Ebenezer Powell
Labor demand weakening, the ghost of Arthur Burns, capex vs. inventory destocking, party like its 1995
Shorter than usual note this week, we had a fairly large Thanksgiving gathering, and the World Cup has been all consuming. Tuesday, following a strong performance against a quality English national team, the Great Satan, as our opponent’s statist leaders refer to us, has our destiny in our hands, win and advance. We were in the Stade Gerland in Lyon for US/Iran in the ‘98 Coupe du Monde during our worst World Cup performance. Make no mistake, this young US team is the most talented of any of our sides since the 1990 qualification. Do they have the determination of our teams that advanced? We are about to find out Tuesday at 2pm eastern, thankfully Chairman Powell’s speech is Wednesday.

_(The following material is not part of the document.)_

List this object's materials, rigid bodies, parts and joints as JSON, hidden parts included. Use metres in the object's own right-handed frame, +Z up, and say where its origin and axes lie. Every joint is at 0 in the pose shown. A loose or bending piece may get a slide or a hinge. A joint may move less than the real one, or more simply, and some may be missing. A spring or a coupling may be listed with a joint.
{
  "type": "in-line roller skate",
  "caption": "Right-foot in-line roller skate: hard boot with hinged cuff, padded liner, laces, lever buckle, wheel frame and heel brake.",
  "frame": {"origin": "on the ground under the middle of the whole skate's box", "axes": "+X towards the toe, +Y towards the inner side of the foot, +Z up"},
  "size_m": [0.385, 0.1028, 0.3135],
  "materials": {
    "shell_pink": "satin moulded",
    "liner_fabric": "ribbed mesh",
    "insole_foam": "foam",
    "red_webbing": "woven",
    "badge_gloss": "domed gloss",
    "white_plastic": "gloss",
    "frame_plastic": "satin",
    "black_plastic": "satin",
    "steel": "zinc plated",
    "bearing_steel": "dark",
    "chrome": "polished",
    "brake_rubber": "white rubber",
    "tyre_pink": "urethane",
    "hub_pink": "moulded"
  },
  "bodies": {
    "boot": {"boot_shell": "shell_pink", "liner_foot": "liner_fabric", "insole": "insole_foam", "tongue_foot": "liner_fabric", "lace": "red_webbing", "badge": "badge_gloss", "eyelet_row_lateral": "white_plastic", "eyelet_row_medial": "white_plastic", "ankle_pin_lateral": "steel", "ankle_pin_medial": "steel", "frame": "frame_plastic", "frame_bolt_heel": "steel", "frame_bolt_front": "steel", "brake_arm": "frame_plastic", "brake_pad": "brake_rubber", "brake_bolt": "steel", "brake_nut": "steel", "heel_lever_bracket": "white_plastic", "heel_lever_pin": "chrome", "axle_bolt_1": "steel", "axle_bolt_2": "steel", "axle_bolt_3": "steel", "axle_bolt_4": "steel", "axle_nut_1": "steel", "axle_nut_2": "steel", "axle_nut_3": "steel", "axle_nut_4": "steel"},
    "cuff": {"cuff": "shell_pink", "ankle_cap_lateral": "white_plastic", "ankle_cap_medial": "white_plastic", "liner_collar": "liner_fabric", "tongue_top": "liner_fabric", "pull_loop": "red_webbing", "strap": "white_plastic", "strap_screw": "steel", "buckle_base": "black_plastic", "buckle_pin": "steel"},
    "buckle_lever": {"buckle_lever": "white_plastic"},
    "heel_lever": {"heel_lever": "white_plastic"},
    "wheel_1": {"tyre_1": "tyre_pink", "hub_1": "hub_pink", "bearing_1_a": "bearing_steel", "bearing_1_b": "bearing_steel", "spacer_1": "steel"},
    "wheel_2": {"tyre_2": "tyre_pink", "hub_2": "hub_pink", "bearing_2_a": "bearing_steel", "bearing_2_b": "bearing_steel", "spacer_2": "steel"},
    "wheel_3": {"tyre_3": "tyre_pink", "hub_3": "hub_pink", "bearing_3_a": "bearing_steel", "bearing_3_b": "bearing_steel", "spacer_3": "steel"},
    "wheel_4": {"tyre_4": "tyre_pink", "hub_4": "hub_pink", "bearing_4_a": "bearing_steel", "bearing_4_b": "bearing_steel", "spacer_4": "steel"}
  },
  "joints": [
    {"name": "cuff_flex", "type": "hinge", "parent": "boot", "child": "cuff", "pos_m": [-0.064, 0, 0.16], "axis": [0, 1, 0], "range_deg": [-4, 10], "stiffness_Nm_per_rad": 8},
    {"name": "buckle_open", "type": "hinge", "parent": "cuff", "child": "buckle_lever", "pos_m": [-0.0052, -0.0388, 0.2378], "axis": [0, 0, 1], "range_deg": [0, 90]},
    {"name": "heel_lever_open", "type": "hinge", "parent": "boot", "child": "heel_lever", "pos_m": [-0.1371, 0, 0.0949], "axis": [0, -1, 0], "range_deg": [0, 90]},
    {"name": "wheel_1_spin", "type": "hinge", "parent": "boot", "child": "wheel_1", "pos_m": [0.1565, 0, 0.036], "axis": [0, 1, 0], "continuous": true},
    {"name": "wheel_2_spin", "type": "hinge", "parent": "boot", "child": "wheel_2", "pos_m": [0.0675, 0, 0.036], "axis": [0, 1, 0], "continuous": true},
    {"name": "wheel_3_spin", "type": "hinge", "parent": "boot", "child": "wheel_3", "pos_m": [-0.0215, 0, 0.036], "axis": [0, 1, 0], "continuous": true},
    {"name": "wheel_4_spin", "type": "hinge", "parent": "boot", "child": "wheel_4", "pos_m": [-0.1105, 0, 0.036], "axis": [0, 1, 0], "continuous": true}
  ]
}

Next week’s report will begin our three note outlook series, beginning with our 2023 perspective, followed by secular macro trends and finally our year in review.
The Mandate Weight Shift
Seasonality, additional evidence of labor market softening that could turn a slowdown in the pace of rate hikes into a pause in 1Q23 and confirmation that while there were differing views within the FOMC on how far they needed to hike rates to reach a sufficiently restrictive level, there was broad agreement that the pace of hikes needed to slow, led to a push above 4000 for the S&P 500 and below 3.75% for 10-year Treasuries. With the various sufficiently restrictive views on the FOMC, next week’s speech from Chairman Powell on Wednesday, and to a lesser extent, New York Fed President Williams’ speech to the NY Economics Club on Monday, should shed light on whether the Committee is data dependent or on autopilot to a 5% policy rate. Though the Committee has been singing from the same hymnal on the weighting between their dual mandate, we’ve observed inclusive employment creeping back into the list of risks cited in some speeches. Our expectation is that though the summary of economic projections in September forecast for the unemployment rate was an increase to 4.4% in 2023 and 2024, an increase to 4% is likely to trigger a push for a pause from the inclusive employment faction. Though we suspect most of the focus will be on Ebenezer Powell’s speech, labor market data will be front and center next week. We’ve been pointing to continuing claims as evidence of increasing labor slack due to a reduction in demand. In the week ended November 12, the establishment survey week for the November employment report due Friday, continuing claims totaled 1.551 million, the sixth consecutive increase from 1.346 million during the September survey week. Initial claims are on the rise as well; in the week ended November 19 there were 240,000, well above expectations of 225,000, and 50,000 above the September low.